Graphique 1. SIGNIFICATION DE « 40 ANS DE PÉTROLE » SI LA CONSOMMATION RESTE CONSTANTE
Cela signifie que la quantité de pétrole que nous sommes certains de faire sortir du sol à l’avenir est égale à 40 fois la consommation de l’année écoulée. Si nous ne souhaitons pas augmenter notre consommation de pétrole à l’avenir et que la production puisse se maintenir au même niveau, nous sommes effectivement tranquilles pour 40 ans. Sauf que… aucune courbe de production ne ressemble à ce qui figure ci-dessus : une production n’est pas  constante pendant 40 ans pour passer à zéro la 41e année!

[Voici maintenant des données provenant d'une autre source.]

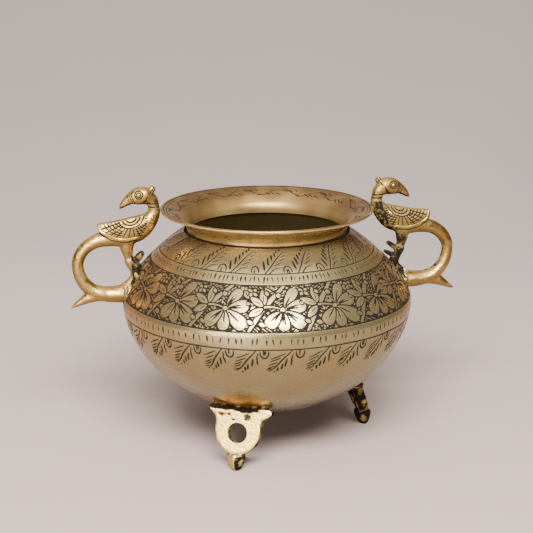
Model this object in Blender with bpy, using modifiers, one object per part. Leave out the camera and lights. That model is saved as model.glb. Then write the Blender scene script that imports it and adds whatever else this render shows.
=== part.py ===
"""Brass urli bowl: a squat turned bowl with a flared collar, two cast peacock handles and three pierced feet.

Metres, +Z up. The origin is on the ground under the bowl's axis, and the handles stand along the X axis.
The bowl is two brass shells brazed at the belly, with the collar brazed to the shoulder. Each handle and each
foot is one casting, held by a lump of braze.
"""

from math import cos, pi, radians, sin

import bmesh
import bpy
from mathutils import Vector

# Driving dimensions of the bowl
BELLY_RADIUS = 0.090
BELLY_HEIGHT = 0.091
LOWER_DEPTH = 0.0717
LOWER_POWER = 1.86
UPPER_RISE = 0.0643
UPPER_POWER = 1.453
WALL = 0.0020
SEAM_HEIGHT = 0.0946
NECK_RADIUS = 0.0497
RIM_RADIUS = 0.0649
RIM_HEIGHT = 0.1471
COLLAR_WALL = 0.0017
LIP_ROUNDING = 0.0009
NECK_WAIST = 0.0004
JOINT_GAP = 0.0003
TURNED_STEPS = 48

# Feet: azimuth of each one about the bowl's axis, set by hand as the maker set them
FOOT_AZIMUTHS = {"front_left": -117.7, "right": 2.3, "rear_left": 111.0}
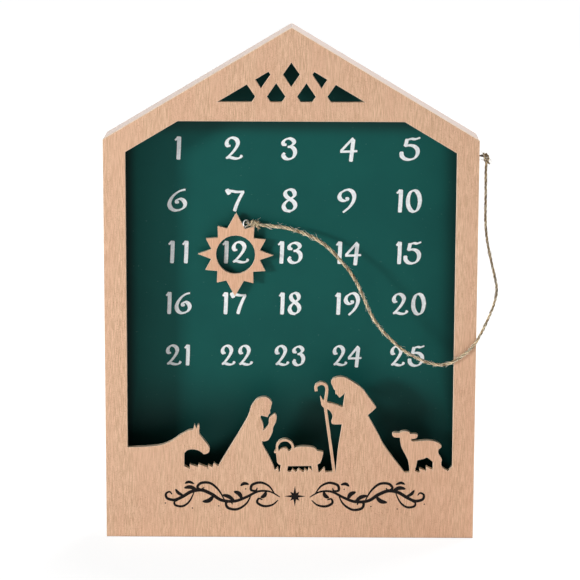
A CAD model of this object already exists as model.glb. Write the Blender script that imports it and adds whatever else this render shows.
# %% [markdown]
# # A countdown calendar in a house-shaped box
#
# The real thing is a shallow wooden box with the outline of a house. A thin cut-out board is its
# front, a green steel sheet with the numbers 1 to 25 hangs behind the window, and a wooden star on
# two magnets frames the number of the day. A length of jute twine ties the star to the box.
#
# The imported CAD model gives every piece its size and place. This script dresses it: it keeps the
# plain sheets, rebuilds what is round or soft, and gives each surface its material. Everything is
# in metres, with +Z up and the front facing -Y.

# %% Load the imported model
import math
import random

import bpy
import numpy as np
from mathutils import Matrix, Vector


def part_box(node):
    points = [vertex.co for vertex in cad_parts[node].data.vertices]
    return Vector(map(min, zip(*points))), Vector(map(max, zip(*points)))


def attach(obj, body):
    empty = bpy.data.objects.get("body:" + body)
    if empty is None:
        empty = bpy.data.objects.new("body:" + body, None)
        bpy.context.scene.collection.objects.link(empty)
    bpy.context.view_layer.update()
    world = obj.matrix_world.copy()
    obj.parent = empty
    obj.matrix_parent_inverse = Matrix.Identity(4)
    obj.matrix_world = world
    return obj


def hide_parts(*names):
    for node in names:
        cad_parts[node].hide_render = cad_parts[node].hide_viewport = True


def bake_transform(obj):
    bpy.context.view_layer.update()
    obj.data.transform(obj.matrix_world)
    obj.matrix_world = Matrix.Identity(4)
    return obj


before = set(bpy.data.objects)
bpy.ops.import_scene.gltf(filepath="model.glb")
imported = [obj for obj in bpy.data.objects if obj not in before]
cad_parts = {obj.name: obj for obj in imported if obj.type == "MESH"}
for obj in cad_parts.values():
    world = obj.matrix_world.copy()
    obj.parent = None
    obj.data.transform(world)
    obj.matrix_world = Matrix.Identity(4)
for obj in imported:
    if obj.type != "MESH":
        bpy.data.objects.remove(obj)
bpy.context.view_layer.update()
MM = 0.001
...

Graphique 2 INTERPRÉTATION INTUITIVE (ERRONÉE) LA PLUS COURANTE DE « 40 ANS DE PÉTROLE »
Comme la consommation n’a jamais été constante, nous prolongeons inconsciemment cette évolution à l’avenir, et du coup « être tranquilles pour 40 ans » signifie que la croissance se prolonge sur cette durée. Mais alors le pétrole disponible doit être supérieur à 40 fois la consommation de l’année dernière ! La quantité de pétrole extractible de manière certaine est donc devenue supérieure à 40 fois la production de l’année écoulée. Et, à nouveau, aucune courbe de production future ne ressemblera à ce qui figure ci-dessus : la production mondiale ne va pas être croissante pendant 40 ans pour passer à zéro l’année d’après.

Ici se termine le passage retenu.